Fleecing storage when taking backups. My nightmare with backup tasks and downtime.

David123

New Member
Jul 6, 2024
10
0
1
The past few weeks for me have been horrible. Each time the backup schedule would run the vm would freeze. After forcible stopping and starting the vm the /etc/shadow, /etc/passwd files were sometimes empty afterwards resulting in caous. It happened repeatedly on multiple proxmox servers and vm so many sleepless nights in recreating for example the mysql, ssh and all other users. It doesn't help that in my setup I have 300-400 users (cPanel).

I decided to investigate this further. First I disabled the qemu-guest-agent freese. When I took backup while I was sitting next to it, I noticed iowait inside of vm went up to 40. SSH was strange, and only showed bash 5.1 (not the usual hostname) and most services were unresponsive. Running something like: dnf install xyz was impossible. Visiting curl localhost was also unresponsive.

As soon as I stopped the backup task from the proxmox side the issue went away.

I experimented with all options including iowait and iotread limit.

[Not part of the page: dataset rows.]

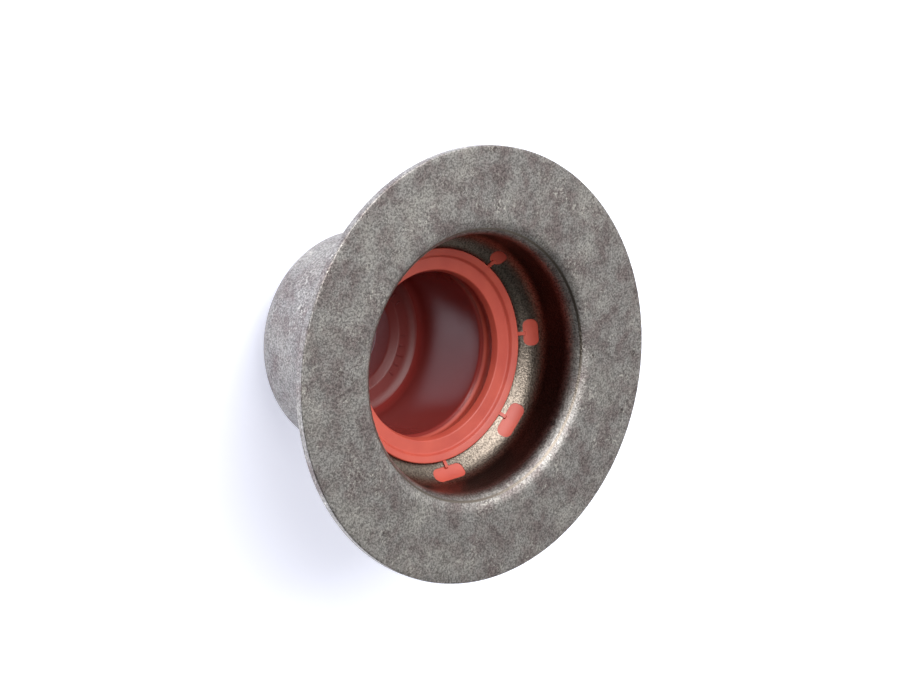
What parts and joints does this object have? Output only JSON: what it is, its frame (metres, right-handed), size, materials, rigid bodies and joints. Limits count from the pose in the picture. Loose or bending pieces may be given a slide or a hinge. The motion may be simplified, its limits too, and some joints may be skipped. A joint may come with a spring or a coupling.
{
  "type": "valve stem seal",
  "caption": "Valve stem seal: drawn steel case with a flat spring-seat flange and slotted shoulder, lined with a rubber bore and stem lip closed by a garter spring.",
  "frame": {"origin": "on the seal's axis, in the plane of the end face of the stem lip that it stands on", "axes": "+Z along the seal's axis, from the stem lip to the open side that goes over the valve guide; +Y and +X across it, with the slots at odd multiples of 22.5 degrees"},
  "size_m": [0.034, 0.034, 0.0202],
  "materials": {
    "phosphated_steel": "matt, phosphated and scuffed",
    "fluoro_rubber": "matt, as moulded",
    "spring_wire": "drawn wire, bright"
  },
  "bodies": {
    "root": {"steel_case": "phosphated_steel", "rubber_seal": "fluoro_rubber", "garter_spring": "spring_wire"}
  },
  "joints": []
}
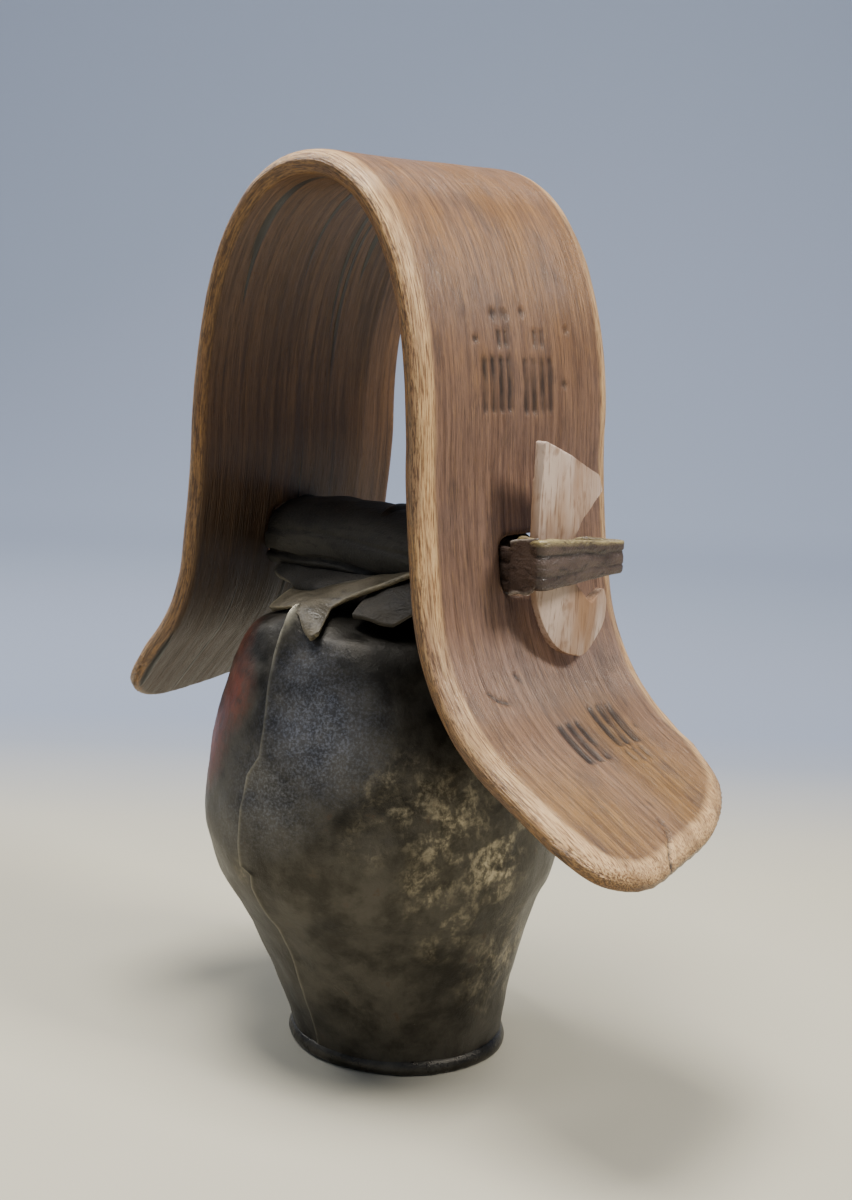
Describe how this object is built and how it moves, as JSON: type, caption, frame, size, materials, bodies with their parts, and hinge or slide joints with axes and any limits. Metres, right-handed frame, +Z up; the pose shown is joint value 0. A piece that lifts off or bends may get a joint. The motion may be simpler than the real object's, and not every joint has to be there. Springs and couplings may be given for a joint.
{
  "type": "livestock bell with wooden neck collar",
  "caption": "Sheet-iron animal bell with a clapper, hung by a keyed leather strap in a bentwood neck collar.",
  "frame": {"origin": "on the floor that the bell's mouth stands on, below the middle of the collar", "axes": "+Z up, X across the collar's two legs, Y through the collar, along the animal's neck"},
  "size_m": [0.2915, 0.1601, 0.3828],
  "materials": {
    "bow_wood": "old bentwood, brown, worn golden at the edges",
    "key_wood": "light carved wood, hand-worn",
    "strap_leather": "dark greased leather, layered edge",
    "pad_leather": "black-brown worn leather",
    "saddle_leather": "dry grey-tan leather",
    "bell_iron": "dark forged sheet iron with worn brazing",
    "forged_iron": "dark forged iron, burnished"
  },
  "bodies": {
    "collar": {"collar_bow": "bow_wood", "hanger_strap": "strap_leather", "strap_lap": "strap_leather"},
    "right_key": {"right_key": "key_wood"},
    "left_key": {"left_key": "key_wood"},
    "bell": {"bell_shell_right": "bell_iron", "bell_shell_left": "bell_iron", "mouth_hoop": "forged_iron", "bail_ring": "forged_iron", "throat_pad": "pad_leather", "roof_saddle": "saddle_leather"},
    "link": {"clapper_link": "forged_iron"},
    "clapper": {"clapper": "forged_iron"}
  },
  "joints": [
    {"name": "bell_swing", "type": "hinge", "parent": "collar", "child": "bell", "pos_m": [0, 0.003, 0.222], "axis": [1, 0, 0], "range_deg": [-14, 14]},
    {"name": "right_key_slide", "type": "slide", "parent": "collar", "child": "right_key", "axis": [0, 0, 1], "range_m": [-0.0035, 0.001]},
    {"name": "left_key_slide", "type": "slide", "parent": "collar", "child": "left_key", "axis": [0, 0, 1], "range_m": [-0.001, 0.001]},
    {"name": "link_swing", "type": "hinge", "parent": "bell", "child": "link", "pos_m": [0, 0.003, 0.176], "axis": [0, 1, 0], "range_deg": [-11, 11]},
    {"name": "clapper_swing", "type": "hinge", "parent": "link", "child": "clapper", "pos_m": [0, 0.003, 0.1633], "axis": [1, 0, 0], "range_deg": [-9, 9]}
  ]
}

Finally I found the fleecing option under the "Advanced tab"

It solved the issue instantly. Now iowait is back at 0.0 wa, and services are responsive. It also seems to fix the issue I was having with /etc/passwd, /etc/shadow files emptying (OMG WHAT A NIGHTMARE).

I'm very happy about finding this option, however how much storage do I need for this?
On each server I only have 1x VM with a 3.5 TB partition. The total disk size of the proxmox server is 3.6 TB (100 GB left over)



Is it enough with 1x 1 TB SSD seperate disk or do I need more? Would it make a difference if it was nvme vs ssd disk? My local storage is nvme.
The backup is writing at 100 MiB/s.
Code:
INFO:  17% (588.9 GiB of 3.4 TiB) in 43m 20s, read: 240.2 MiB/s, write: 106.4 MiB/s
INFO:  18% (623.5 GiB of 3.4 TiB) in 48m 42s, read: 110.2 MiB/s, write: 94.7 MiB/s
INFO:  19% (658.7 GiB of 3.4 TiB) in 50m 29s, read: 337.0 MiB/s, write: 111.6 MiB/s
INFO:  20% (692.8 GiB of 3.4 TiB) in 55m 36s, read: 113.6 MiB/s, write: 98.7 MiB/s

Does it make more sense to take backup every 4 hours rather than daily with fleecing on?
 
Last edited:
fleecing is like a cache between your vm and the backup storage. so if the backup storage is fast, the fleecing can be 0 used in size. but if the backup storage is really slow, at worse, the fleecing volume can have the same size than the vm backuped disk. (for each vm disk, a thin provisionned fleecing of same size is created when the backup begin). So, a small ssd should be enough.
 
Last edited:
  • Like
Reactions: _gabriel